One more thing: The vet said that it could take 3-5 months for Cato's hormoned to really subside. He said they would be lowest immediately after surgery, then re-surge for a few months... but he's worse and worse and I'm terrified that he will really hurt Milosh. I'm afraid to leave them together.


----------



## Rat Daddy (Sep 25, 2011)

Before I make any further comment, please describe the scabs and their location and are your rats scratching a lot? Mites can look like injuries too. And mite infested rats can act withdrawn.


----------



## FiMarie (Jan 19, 2013)

They aren't scratching any more than normal. Cato has very few scabs that are about the size of a pin head. I looked him over and he has 3 of them. One by his elbow, one under his neck and one on his arm. Milosh is covered in small scabs and scratches. Last week he only had a few and now he's covered. I will upload a picture if that will help. If it was mites, wouldn't they both be scabby?


----------



## nanashi7 (Jun 5, 2013)

They can have mites without showing symptoms outright, I've read. Treating mites won't adversely affect the rats, so it is worth pursuing.


----------



## FallDeere (Sep 29, 2011)

FiMarie said:


> If it was mites, wouldn't they both be scabby?


When mites show up on my rats, Meeko tends to have entire patches of scabs, covering half of his neck and then scattered everywhere else. The rest of the boys tend to have fewer (quite a few fewer, usually). My girls have NEVER ever had any scabs, despite the boys in the cage_ right beside them_ being covered in scabs.

If feeding is a problem, you could try feeding Milosh outside the cage. When Bartok was being picked on and lost a lot of weight, I hand-fed him baby food every day to get his weight up.


----------



## FiMarie (Jan 19, 2013)

Here are some pictures of the scabs. I've used Ivermectin for lice before, will it work for mites as well? Even if it is mites, how do I deal with Cato's aggression? I doubt getting rid of (possible) mites will stop him from pushing Milosh off of shelves, biting him and bullying him. This has been going on since adolescence hit. I feel like I wasted my money on neutering him and put him through undue stress at this point.


----------



## nanashi7 (Jun 5, 2013)

Those look a bit like mites to me.

Dominant rats can be bullies. Usually, the submissive rat has chances to avoid it. That is, there are a few steps before the sub is given the choice "I can push you off this ledge or you can jump". 
Is there any 3 day weekend when you can reattempt immersion? Ideally, once the training is done it is sunk in. That is, imagine a dog trained to not pee in the house. It doesn't pee in the house regardless of my presence. It associates that behavior with a punishment and the opposite behavior (say, going out the door to pee or on a mat) with a reward.


----------



## FiMarie (Jan 19, 2013)

Any further advice from anybody about aggression? Or whether or not I should treat for mites and how?


----------



## Rat Daddy (Sep 25, 2011)

You treat mites with revolution, search the rat health threads for how to get and use it. It's the best.

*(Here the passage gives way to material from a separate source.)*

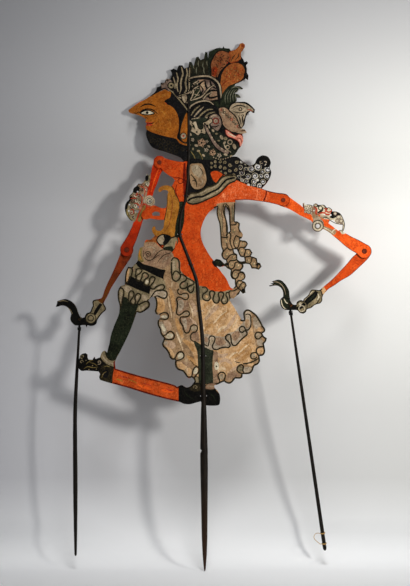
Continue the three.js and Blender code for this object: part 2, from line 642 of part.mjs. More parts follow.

Rat bites look like two pinholes next to each other. If your problem is aggression, your rats will need your time hands on to reinforce correct pack structure. You are right immersion only works when you can be hands on, but that's the way rats work. Asking how to fix rat behavioral problems without being there and hands on is a lot like trying to fix a flat on the road without a spare tire or a jack.

If it's mites you can treat them without changing your lifestyle otherwise your problem is going to be very hard to solve.


----------



## FiMarie (Jan 19, 2013)

Well... I had treated them for mites. Milosh has no scabs on him now, he acts as outgoing as he did before and the bullying is seriuously reduced. Thank you so much!


----------



## Rat Daddy (Sep 25, 2011)

I know most people prefer to hear me ramble on the topic of fixing aggression, but you did a good job of describing your problem so you got a meaningful answer and I'm glad it was only mites.


----------